If you’re outside a major media center, then perhaps arranging a non-recourse “buy-out” situation with an intrastate entity (like a broker of some sort) might be the way to go.

I’m not going to presume that this buyout will be the model that sustains crowd-funding, but this is how filmmakers and crowd-site business models need to think about their financing.

People don’t want kitsch — they want cash. And you should always give the people what they want.

POSSIBLE WINNER? – I’ll leave the details for the crowd sites to iron out; with the buyout. But this is one of my suggested possible frameworks I see most likely to succeed.

POSSIBLE WINNER? – The Biracy Project uses rewards as a deferred compensation model to motivate people to do actual work on behalf of the production. Like any other low budget film, these deferrals would be paid out of the film’s profits (if any). This may not let you “ride the upside” like an equity investment would, but at least they’re appealing to the right human motivation: self-interest.

POSSIBLE WINNER? - Another would be if local crowds could create local intrastate investment clubs that raise enough capital so that the club entity itself becomes accredited. This to me is a smart entrepreneurial move for the motivated business player.

POSSIBLE WINNER? - Offshore based crowd-funding business (like in the British Virgin Islands or Costa Rica), where income isn’t generally reported. Many large production companies keep their projects’ intellectual property rights there.

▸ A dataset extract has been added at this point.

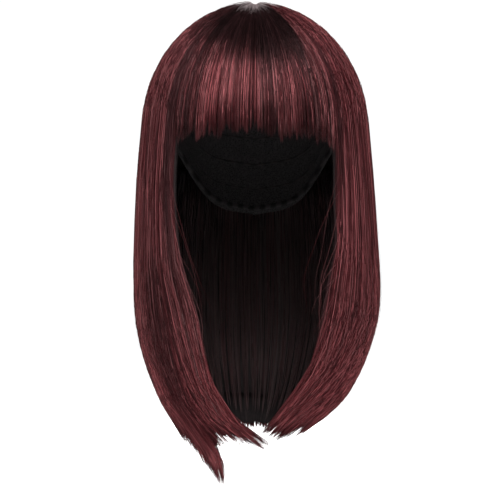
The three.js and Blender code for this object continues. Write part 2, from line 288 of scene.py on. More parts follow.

POSSIBLE WINNER? - Crowd-funding for post production: finishing funds, visual effects, editing, sound track, etc. has merit. Vlad Vukicevic of mentioned this and I kind of like it.

This is crowd-investing, so the wisdom of the crowd will need to weigh in.

One of these crowd funding sites will get it right, but who it will be, I don’t know. The winner is the one I am waiting to work with as a future partner in alternative financing for indie films.

Note: I am not an attorney or a securities expert, so please don’t construe this blog post as legal or investment advice. But I do welcome all attorneys and securities experts to join the discussion.